00:47
<Alan Stearns>
And it looks like we started earlier
07:29
<annevk>
I think CSS allows commits to main? We don't.
11:36
<chargeitall>
if the content inserted via ::before or ::after pseudo-elements is indeed semantically important, it should be included in the HTML instead to ensure it is accessible to all users.
17:33
<TabAtkins>
Ah true, if y'all are all-PR-all-the-time then we're probably still ahead in spirit
20:43
<snek>
do html or css specify what should happen when different characters of a ligature are styled differently https://gc.gy/aea050d0-8475-4e0e-8324-027a225ddf1d.png (in this case there is a span around the i with a background color applied)
20:45
<snek>
i didn't see anything in the html spec or css fonts spec but i'm not really sure what i'm looking for 😔
20:58
<Alan Stearns>
snek: As far as I know this (and where you might put the cursor as you arrowkey through a ligature) is not defined.
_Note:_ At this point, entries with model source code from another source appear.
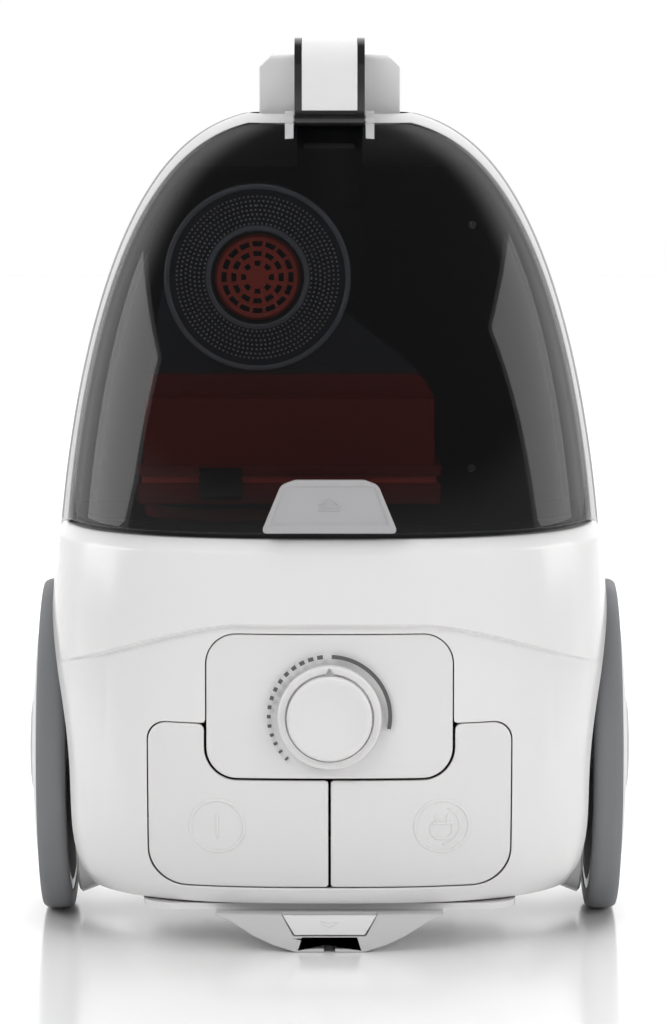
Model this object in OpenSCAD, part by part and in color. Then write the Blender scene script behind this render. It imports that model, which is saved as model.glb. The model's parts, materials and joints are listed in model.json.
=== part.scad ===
// Canister vacuum cleaner with a bagless dust container, parked upright on its tail.
// +Z runs from the tail to the nose, -Y faces the crown (lid, dial, pedals),
// +Y faces the belly that rides over the floor, and X runs along the wheel axle.
// The origin is on the ground, below the middle of the whole object's box.

/* [Body] */
// Width of the body over its two flanks
body_w = 274; // [262:2:330]
// Height of the rim's nose end above the ground
nose_z = 393; // [385:1:475]
// Distance from the axle to the crown of the body
crown = 138; // [134:1:168]
// Distance from the axle to the belly of the body
belly = 62; // [58:1:70]
// Height of the lower edge of the moulded shells
tail_z = 22; // [18:1:26]
// Thickness of the moulded shells
wall = 2.5; // [2:0.1:3]
// Gap between neighbouring outer panels
panel_gap = 0.6; // [0.4:0.1:1]

/* [Wheels] */
// Diameter of the big wheels
wheel_d = 162; // [156:2:196]
// Width of a tyre's tread
tread_w = 14.5; // [10:0.5:18]
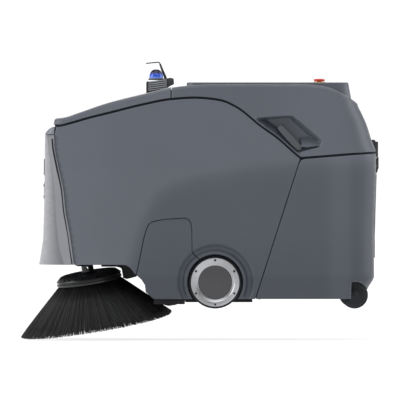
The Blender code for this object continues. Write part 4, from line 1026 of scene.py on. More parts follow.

And from what I recall Firefox may be the only engine that tries to do something in this case
21:53
<TabAtkins>
No, this is unspecified.
21:53
<TabAtkins>
Exactly what you're even capable of doing is dependent entirely on your font rendering engine, so we just don't say anything.
22:57
<snek>
makes sense, thx
23:05
<TabAtkins>
WHATWG darkmode PR up at https://github.com/whatwg/whatwg.org/pull/429 !
23:28
<TabAtkins>
The specs say that ::before/etc should be highlightable/etc. Firefox does this, Chrome doesn't yet.